───── Provided material ─────

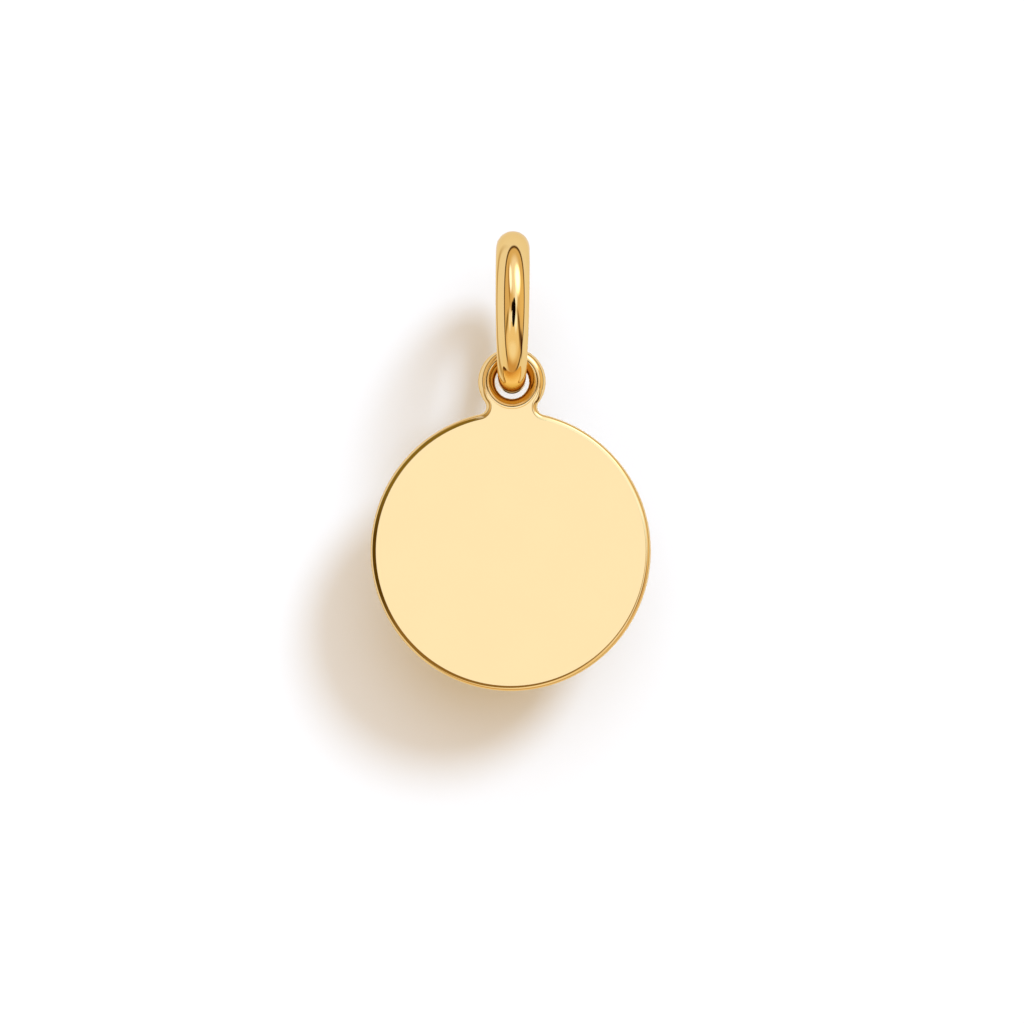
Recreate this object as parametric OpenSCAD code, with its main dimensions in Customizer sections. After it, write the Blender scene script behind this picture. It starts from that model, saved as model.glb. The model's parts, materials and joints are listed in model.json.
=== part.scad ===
// Hoop charm: a polished disc with an eyelet, hanging free on a round wire bail ring.
// Millimetres, +Z up. The disc faces -Y and the ring stands square to it, in the YZ plane.
// The origin is the inner top of the ring, where a hoop, chain or cord bears.

/* [Disc] */
// Diameter of the disc
disc_d = 10; // [8:0.1:15]
// Thickness of the disc and its neck
plate_t = 0.58; // [0.5:0.01:0.58]
// Radius of the rounding along the disc's edge
edge_r = 0.2; // [0.1:0.01:0.22]

/* [Eyelet] */
// Thickness of the eyelet's full-round section
eyelet_wire = 0.6; // [0.6:0.01:0.7]
// Diameter of the eyelet's hole at its narrowest
eyelet_hole_d = 1.22; // [1.16:0.01:1.4]
// How far the eyelet's outline sinks into the disc's outline
eyelet_sink = 0.17; // [0.05:0.01:0.3]
// Radius of the concave fillets between the eyelet and the disc
neck_fillet_r = 0.28; // [0.2:0.01:0.4]

/* [Bail ring] */
// Diameter of the circle that the middle of the ring's wire follows
ring_d = 4.7; // [4.4:0.05:5.6]
// Thickness of the wire over the top of the ring
wire_top = 1.2; // [1:0.05:1.3]
// Thickness of the wire at the bottom, where the eyelet hangs
wire_bottom = 1; // [0.8:0.05:1]
// How late the wire thins: higher keeps it thick for more of the way down
taper_power = 3; // [1:0.5:5]
// Gap between the eyelet and the wire that it hangs on
hang_gap = 0.04; // [0.02:0.01:0.06]

/* [Hidden] */
gold = [0.93, 0.76, 0.42];

// Facets of the exact round shapes, and of the ring's swept wire
$fn = 96;
RING_STEPS = 84;
WIRE_SIDES = 32;

// Heights
ring_centre_z = -(ring_d - wire_top) / 2;
ring_bottom_z = ring_centre_z - ring_d / 2;
eyelet_hole_r = eyelet_hole_d / 2;
eyelet_z = ring_bottom_z + wire_bottom / 2 + hang_gap - eyelet_hole_r;

// Sizes that follow from the driving ones
disc_r = disc_d / 2;
eyelet_mid_r = eyelet_hole_r + eyelet_wire / 2;
eyelet_r = eyelet_hole_r + eyelet_wire;
eyelet_rise = disc_r + eyelet_r - eyelet_sink;
disc_z = eyelet_z - eyelet_rise;

// A fillet circle touches the disc's outline and the eyelet's outline. It is pressed this far into both, so that the
// surfaces cross cleanly.
fillet_bite = 0.004;
to_disc = disc_r + neck_fillet_r - fillet_bite;
to_eyelet = eyelet_r + neck_fillet_r - fillet_bite;
fillet_rise = (eyelet_rise ^ 2 + to_disc ^ 2 - to_eyelet ^ 2) / (2 * eyelet_rise);
fillet_x = sqrt(to_disc ^ 2 - fillet_rise ^ 2);
fillet_z = disc_z + fillet_rise;

// Turns a shape whose axis is Z to lie along Y, with its own Y becoming Z
module face_y() {
  rotate([90, 0, 0]) children();
}

// Half of the section of a plate with a rounded rim, out to the radius r
module rounded_plate_section(r) {
  rim_r = r - edge_r;
  rim_h = plate_t / 2 - edge_r;
  translate([0, -plate_t / 2]) square([rim_r, plate_t]);
  translate([0, -rim_h]) square([r, 2 * rim_h]);
  for (side = [-1, 1]) translate([rim_r, side * rim_h]) circle(edge_r);
}

module disc_plate() {
  translate([0, 0, disc_z]) face_y() rotate_extrude() intersection() {
    rounded_plate_section(disc_r);
    translate([0, -plate_t]) square([disc_d, 2 * plate_t]);
  }
}

module eyelet_bead() {
  translate([0, 0, eyelet_z]) face_y() rotate_extrude()
    translate([eyelet_mid_r, 0]) circle(eyelet_wire / 2);
}

// The space beside the neck: a round bore that flares towards both faces, so that it leaves a rounded edge
module fillet_cut() {
  flare_r = neck_fillet_r + edge_r;
  rim_h = plate_t / 2 - edge_r;
  face_y() rotate_extrude() difference() {
    translate([0, -plate_t]) square([flare_r, 2 * plate_t]);
    translate([neck_fillet_r, -rim_h]) square([flare_r, 2 * rim_h]);
    for (side = [-1, 1]) translate([flare_r, side * rim_h]) circle(edge_r);
  }
}

// The web between eyelet and disc, with a fillet on each side. It ends inside the eyelet's bead, under its crest.
module neck() {
  difference() {
    face_y() linear_extrude(plate_t, center = true) polygon([
      [0, disc_z + disc_r - 2 * edge_r],
      [fillet_x, fillet_z],
      [0, eyelet_z],
      [-fillet_x, fillet_z]
    ]);
    for (side = [-1, 1]) translate([side * fillet_x, 0, fillet_z]) fillet_cut();
    translate([0, 0, eyelet_z]) face_y() cylinder(h = 2 * plate_t, r = eyelet_mid_r, center = true);
  }
}

module charm_disc() {
  color(gold) union() {
    disc_plate();
    neck();
    eyelet_bead();
  }
}

// Thickness of the wire at the angle a from the top of the ring
function wire_r(a) =
  let (down = (1 - cos(a)) / 2)
  (wire_top - (wire_top - wire_bottom) * down ^ taper_power) / 2;

// One point of the wire's skin: a round the ring from the top, b round the wire from its outer side
function skin_point(a, b) =
  let (r = wire_r(a), out = ring_d / 2 + r * cos(b))
  [r * sin(b), out * sin(a), ring_centre_z + out * cos(a)];

module bail_ring() {
  points = [
    for (i = [0 : RING_STEPS - 1]) for (j = [0 : WIRE_SIDES - 1])
      skin_point(360 * i / RING_STEPS, 360 * j / WIRE_SIDES)
  ];
  function at(i, j) = (i % RING_STEPS) * WIRE_SIDES + j % WIRE_SIDES;
  faces = [
    for (i = [0 : RING_STEPS - 1]) for (j = [0 : WIRE_SIDES - 1])
      each [
        [at(i, j), at(i + 1, j), at(i + 1, j + 1)],
        [at(i, j), at(i + 1, j + 1), at(i, j + 1)]
      ]
  ];
  color(gold) polyhedron(points, faces);
}

charm_disc();
bail_ring();
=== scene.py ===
"""A polished gold disc charm hanging free on a round wire bail ring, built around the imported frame.

It is laid out as an add-on and run as a script. Places are in metres, and in the stage's tables in
millimetres. They are in the frame's own axes: +Z up, the disc facing -Y, and the origin where the ring
hangs, at its inner top.
"""

import json
import math
from typing import NamedTuple

import bmesh
import bpy
from bpy.props import FloatProperty, FloatVectorProperty, PointerProperty
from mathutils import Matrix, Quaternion, Vector


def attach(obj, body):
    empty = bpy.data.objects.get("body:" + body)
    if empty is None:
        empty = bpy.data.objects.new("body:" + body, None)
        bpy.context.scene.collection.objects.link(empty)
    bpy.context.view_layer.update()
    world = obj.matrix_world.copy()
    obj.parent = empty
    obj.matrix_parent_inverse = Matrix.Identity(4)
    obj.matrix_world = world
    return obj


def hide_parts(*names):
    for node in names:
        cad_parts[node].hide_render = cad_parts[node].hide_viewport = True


bl_info = {
    "name": "Hoop charm",
    "version": (1, 0, 0),
    "blender": (4, 5, 0),
    "location": "View3D > Sidebar > Charm",
    "description": "Builds a polished disc charm and its bail ring, with the light that they are shown in",
    "category": "Add Mesh",
}

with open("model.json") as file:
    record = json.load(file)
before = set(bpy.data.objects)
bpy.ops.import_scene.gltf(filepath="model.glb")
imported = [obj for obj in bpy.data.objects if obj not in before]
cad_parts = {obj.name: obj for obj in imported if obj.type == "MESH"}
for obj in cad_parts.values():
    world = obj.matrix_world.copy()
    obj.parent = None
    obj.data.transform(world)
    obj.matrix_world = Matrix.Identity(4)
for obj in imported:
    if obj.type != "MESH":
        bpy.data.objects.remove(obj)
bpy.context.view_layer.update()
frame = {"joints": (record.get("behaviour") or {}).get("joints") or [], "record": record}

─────

Stated goal: Retype, in the same exact form, the lines of the material above from the line holding "from the top of the ring" through the line holding "cad_parts[node].hide_render = cad_parts[node].hide_viewport".

Final answer:
// Thickness of the wire at the angle a from the top of the ring
function wire_r(a) =
  let (down = (1 - cos(a)) / 2)
  (wire_top - (wire_top - wire_bottom) * down ^ taper_power) / 2;

// One point of the wire's skin: a round the ring from the top, b round the wire from its outer side
function skin_point(a, b) =
  let (r = wire_r(a), out = ring_d / 2 + r * cos(b))
  [r * sin(b), out * sin(a), ring_centre_z + out * cos(a)];

module bail_ring() {
  points = [
    for (i = [0 : RING_STEPS - 1]) for (j = [0 : WIRE_SIDES - 1])
      skin_point(360 * i / RING_STEPS, 360 * j / WIRE_SIDES)
  ];
  function at(i, j) = (i % RING_STEPS) * WIRE_SIDES + j % WIRE_SIDES;
  faces = [
    for (i = [0 : RING_STEPS - 1]) for (j = [0 : WIRE_SIDES - 1])
      each [
        [at(i, j), at(i + 1, j), at(i + 1, j + 1)],
        [at(i, j), at(i + 1, j + 1), at(i, j + 1)]
      ]
  ];
  color(gold) polyhedron(points, faces);
}

charm_disc();
bail_ring();
=== scene.py ===
"""A polished gold disc charm hanging free on a round wire bail ring, built around the imported frame.

It is laid out as an add-on and run as a script. Places are in metres, and in the stage's tables in
millimetres. They are in the frame's own axes: +Z up, the disc facing -Y, and the origin where the ring
hangs, at its inner top.
"""

import json
import math
from typing import NamedTuple

import bmesh
import bpy
from bpy.props import FloatProperty, FloatVectorProperty, PointerProperty
from mathutils import Matrix, Quaternion, Vector


def attach(obj, body):
    empty = bpy.data.objects.get("body:" + body)
    if empty is None:
        empty = bpy.data.objects.new("body:" + body, None)
        bpy.context.scene.collection.objects.link(empty)
    bpy.context.view_layer.update()
    world = obj.matrix_world.copy()
    obj.parent = empty
    obj.matrix_parent_inverse = Matrix.Identity(4)
    obj.matrix_world = world
    return obj


def hide_parts(*names):
    for node in names:
        cad_parts[node].hide_render = cad_parts[node].hide_viewport = True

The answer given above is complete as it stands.